超音波已有多年的發展歷史，不論是在軍事、工業、醫學、或是生活上皆有廣泛的應用。時至今日，隨著科技蓬勃發展，超音波之應用與我們生活更是密不可分。超音波可傳遞於液體、固體、或空氣介質，其主要原理皆為利用換能器發射及接收超音波，來達到偵測物件之功用，其中包括應用於無人載具（車、船）、工廠產線及手機指紋辨識技術等。從結構而言，傳遞於空氣介質之超音波（空氣超音波），其換能器基本上可區分為開放式及封閉式兩大類型。開放式換能器能與空氣直接接觸，其發射/接收效率較高，構造也相對單純。但基於防水、防塵、或一些特殊環境（酸、鹼、鹽、塵…等）防護之必要，換能器必須封閉式的被保護於一外殼內，此時不但犧牲了部分的能量傳遞效率，也相對的造成結構的複雜性。 以目前市售封閉式車用空氣超音波的應用為例，其有效偵測距離約為4 m左右。但有許多的場合（無人船、大型車、聯結車…）需要更長的偵測距離，卻無從購得此類產品，使用者也沒有能力改變其設計。因此本研究將針對封閉式空氣超音波換能器，進行軟體模擬及實際製作，並比對包含阻抗、模態振型、發射/接收靈敏度及指向性等相互結果，期能建立一換能器完整設計流程及製作方法，以有效提升其偵測距離，並控制發射方向及角度，同時也建立未來（目前尚未問世）之高階陣列式空氣超音波設計能力。

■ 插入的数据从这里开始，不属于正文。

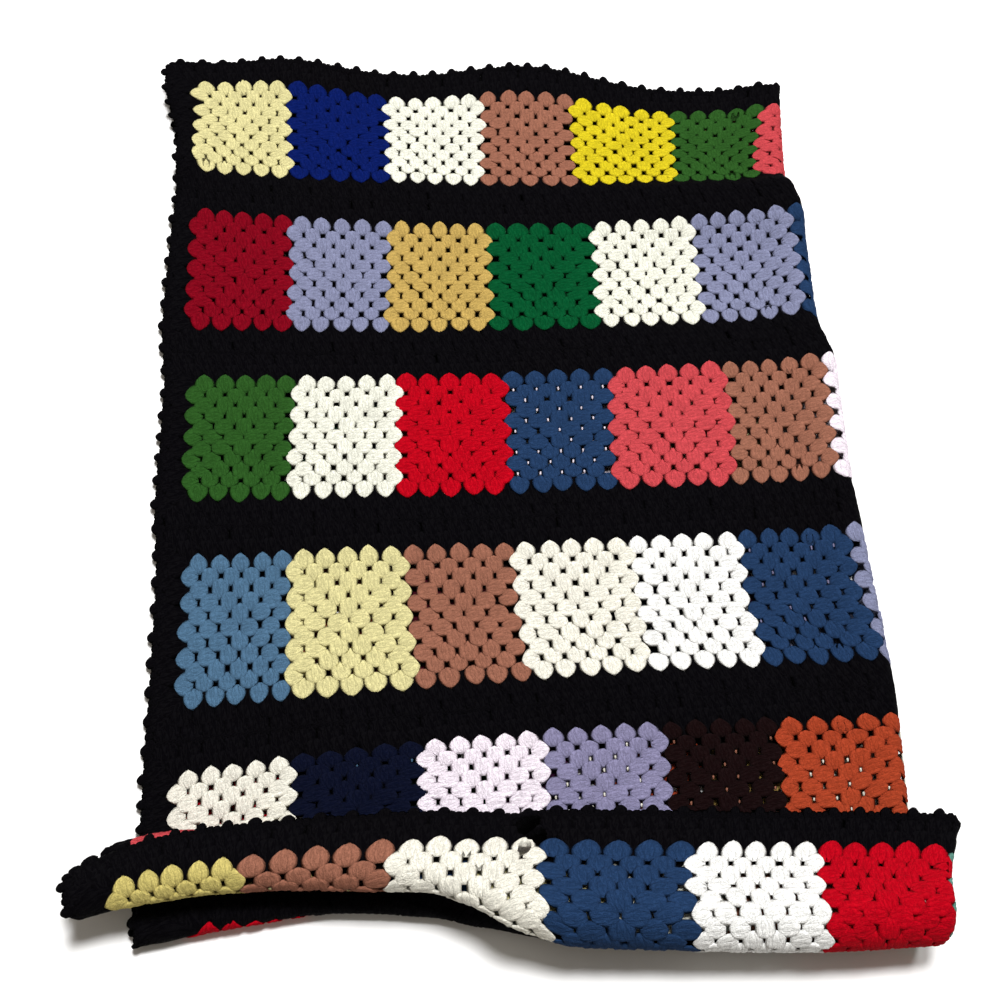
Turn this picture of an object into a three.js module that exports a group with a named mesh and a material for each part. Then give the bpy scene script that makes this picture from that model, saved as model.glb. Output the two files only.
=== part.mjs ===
// Granny square blanket: thirteen by six crocheted squares, set in black bands, folded in half
// along its length and then over once at the near end.
// Millimetres, +X to the right, +Y away from the near fold, +Z up. The origin is on the floor,
// under the middle of the folded blanket.
import * as THREE from "three";

// ---- driving dimensions of the flat blanket ------------------------------------------------
const SHELL_X = 25;                    // one shell of three stitches, across the blanket
const SHELL_Y = 27.2;                  // the same shell along the blanket, as it lies stretched
const COLUMNS = 13;
const STRIPS = 6;
const COLUMN = 5.14 * SHELL_X;         // one square, its side teeth sharing the next one's gaps
const SQUARE_LENGTH = 5.5 * SHELL_Y;
const SIDE_BAND = 1.15 * SHELL_X;      // two black rounds beside the outer squares
const BAND = 1.15 * SHELL_Y;           // two black rounds at each long side of a strip
const STRIP = SQUARE_LENGTH + 2 * BAND;
const WIDTH = COLUMNS * COLUMN + 2 * SIDE_BAND;
const LENGTH = STRIPS * STRIP;

// ---- thickness and clearances ---------------------------------------------------------------
const THICK = 4.5;                     // a crocheted layer of medium yarn
const LAYERS_APART = 7;                // middle of one layer to middle of the next
const PARTING = 0.3;                   // between two strips, and between cloth and edging
const RIDGE = 1.6;                     // the joining row stands up along each parting
const RIDGE_HALF = 3.5;

// ---- the fold that halves the blanket, along its right side ------------------------------------
const FOLD_ROUND = 9.5;                // radius of the long fold, from the floor up
const FOLD_SWELL = 60;                 // the top layer lifts over this width towards the fold
const RIM_REACH = 0.15;                // the two open rims differ over this share of the width

// How the top layer lies: distances from the floor's zero line, at the squares' far and near
// edges in each strip. left, mid and right are Y; rim and fold are X of the two sides.
const LIE = [
  { strip: 0, edge: "far", left: 971, mid: 954, right: 922, rim: -438, fold: 370 },
  { strip: 0, edge: "near", left: 839, mid: 817, right: 822, rim: -412, fold: 366 },
  { strip: 1, edge: "far", left: 767, mid: 750, right: 772, rim: -412, fold: 382 },
  { strip: 1, edge: "near", left: 608, mid: 608, right: 629, rim: -408, fold: 386 },
  { strip: 2, edge: "far", left: 537, mid: 545, right: 566, rim: -397, fold: 402 },
  { strip: 2, edge: "near", left: 384, mid: 399, right: 415, rim: -390, fold: 404 },
  { strip: 3, edge: "far", left: 313, mid: 336, right: 352, rim: -381, fold: 409 },
  { strip: 3, edge: "near", left: 147, mid: 187, right: 206, rim: -371, fold: 419 },
  { strip: 4, edge: "far", left: 75, mid: 126, right: 145, rim: -368, fold: 421 },
];
const LIE_X = { left: -380, mid: 10, right: 400 };
const FAR_EDGE = { left: 1002, mid: 990, right: 950, rim: -440, fold: 372 };
const FAR_WAVE = { height: 9, crest: 40, length: 340, fade: 150 };

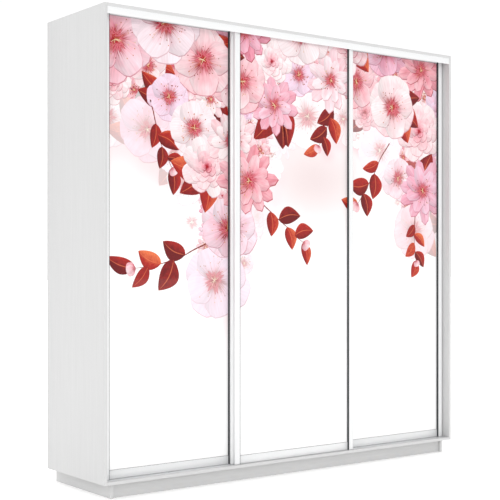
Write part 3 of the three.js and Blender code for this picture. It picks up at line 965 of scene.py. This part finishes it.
class WARDROBE_OT_runners(bpy.types.Operator):
    """Wheels under the doors and guides on top of them"""

    bl_idname = "wardrobe.runners"
    bl_label = "Wheels and guides"

    def execute(self, context):
        for door in DOORS:
            for end in ENDS:
                self.wheel(door, end)
                shoe = f"{door}_guide_{end}"
                dress(shoe, "shoe", SHOE_EDGE, (moulded_nylon(),), door, "nylon")
        return {"FINISHED"}

    def wheel(self, door, end):
        """A grooved nylon wheel with a steel ring and axle, its profiles in millimetres."""
        node = f"{door}_roller_{end}"
        low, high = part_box(node)
        edge, half = (high.z - low.z) / 2 / MM, (high.y - low.y) / 2 / MM
        axle, bore, core, hub, groove, rim = 3.0, 5.2, 10.4, 3.8, 2.2, 1.8
        play, fine, bevel, step = 0.1, 0.4, 0.6, 0.5
        tyre = ((bore, hub), (core - fine, hub), (core, hub - fine), (core, groove),
                (edge - bevel, rim), (edge, rim - bevel))
        ring = ((axle + play, hub - step), (bore - play, hub - step))
        pin = ((0, half), (axle - step, half), (axle, half - step))
        work = bmesh.new()
        for profile, steps, material in (
            (mirrored(tyre, True), 48, 0), (mirrored(ring, True), 32, 1),
            (mirrored(pin, False), 32, 1),
        ):
            turned_into(work, profile, (low + high) / 2, (0, 1, 0), steps, material)
        bmesh.ops.remove_doubles(work, verts=work.verts, dist=0.1 * WELD)
        face_out(work)
        piece = settle(work, node + "_wheel", (moulded_nylon(), zinc_steel()))
        ready(piece, f"{door}_wheel_{end}", "nylon", (node,))


# Printed panes

# The marks of the print lie in thin layers in front of the ground. A flower takes up STEPS layers
# and starts at its level times that, so that no two marks lie in one plane.
PRINT_DEPTH = 1.0 * MM
LAYER = 0.0142 * MM
STEPS = 5
LEVELS = 13
CROP_MARGIN = 0.8 * MM

# Flowers below this radius have petals of fewer faces and no leaves behind them.
SMALL_FLOWER = 0.072
FADE_DEPTH = 0.26
FADED = 0.12

# The blossom's field, and its lower edge with waves, by height, pace and start, and with swells,
# by height, place across and reach.
FIELD_X = (-1.2, 1.2)
FIELD_Z = (0.85, 2.44)
EDGE_HEIGHT = 1.74
WAVES = ((0.070, 4.1, 0.6), (0.045, 9.3, 2.0))
SWELLS = ((-0.78, -0.46, 0.23), (-0.40, 0.95, 0.19), (0.10, 0.32, 0.25))

# A petal's shadow: the value of its heart, what it adds to the tone, its size as a part of the
# petal's, how many layers it lies lower, and its shift right and up as parts of the radius.
SHADOW = -1.0
SHADOW_TONE = 0.34
SHADOW_SIZE = 1.01
SHADOW_DEPTH = 0.2
SHADOW_SHIFT = (0.010, -0.018)

THREAD_WIDTH = 0.5 * MM
STAMEN_WIDTH = 1.5 * MM
DOT_RADIUS = 3.2 * MM
LONGEST_LEAF = 0.24
PAINT_SEED = 5
HAZE_SEED = 21

# Soft patches of the ground: strength, place across and up, reach across and up, display colour.
MIST = (0.86, 0.785, 0.785)
CREAM = (1.0, 0.995, 0.955)
PATCHES = (
    (0.78, 0.14, 1.60, 0.42, 0.26, MIST),
    (0.66, -0.72, 1.66, 0.36, 0.20, MIST),
    (0.5, 0.72, 1.42, 0.20, 0.22, CREAM),
)
FAR_FLOWERS = 46
HAZE_CELL = 9 * MM

# Kinds of flower: anemone, rosette and star. Each has the least tone, what a flower's own tone
# adds and with which power, then the kind of petal, rings of petals from the outside inwards, and
# the reach and number of the streaks in its middle. A ring has the number of petals, their length
# and width as parts of the radius, their difference in tone, the strength of the crimson root and
# the turn of the ring.
KINDS = (
    (0.02, 0.44, 1.5, "broad",
     ((4, 1.0, 0.50, 0.06, 0.6, 0.0), (4, 0.93, 0.46, 0.0, 1.0, math.pi / 4)), (0.29, 17)),
    (0.10, 0.40, 1.0, "broad",
     ((8, 1.0, 0.36, -0.08, 0.0, 0.0), (7, 0.78, 0.31, 0.0, 0.0, 0.35),
      (6, 0.57, 0.26, 0.10, 0.3, 0.1), (5, 0.37, 0.19, 0.24, 0.8, 0.5),
      (3, 0.20, 0.12, 0.42, 1.0, 0.2)), None),
    (0.16, 0.56, 1.0, "slim",
     ((10, 1.0, 0.22, 0.0, 0.35, 0.0), (8, 0.76, 0.20, -0.13, 0.85, 0.28)), (0.22, 14)),
)
SHARES = (0.46, 0.24, 0.30)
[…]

Ultrasound has many years of development history, and it has been widely used in life, medicine, and industry. Today, with the vigorous development of technology, ultrasonic transducer has become inseparable from our lives. Ultrasonic waves can be transmitted to liquid, solid, or air media. The main principle is used transducer to transmit and receive ultrasonic waves to detect objects. The application includes using in unmanned vehicles （cars, boats）, factory production lines, and mobile phone fingerprint recognition technologies. In terms of structure, the air ultrasonic transducer can be basically divided into two types: open and closed. The open transducer can be in direct contact with the air, its transmission / reception efficiency is high, and its structure is relatively simple. However, based on the necessity of protection against water, dust, or some special environments （acid, alkali, salt, dust, etc.）, the transducer must be enclosed and protected in a shell, which not only sacrifices part of the energy transmission efficiency, it also relatively increases the complexity of the structure. Taking the application of vehicle ultrasound as an example, its effective detection distance is about 4 m. However, there are many occasions that require longer detection distances, but such products cannot be purchased, and users have no ability to change their design. Therefore, we will try to design the transducer by simulation and verify the sound characteristics by experiments in this research. We hope that we will build up the complete design process and manufacturing method of the transducer. Finally, we can effectively increase its detection distance and control the directivity angle. At the same time, we also establish the ability of designing the high-order array transducer.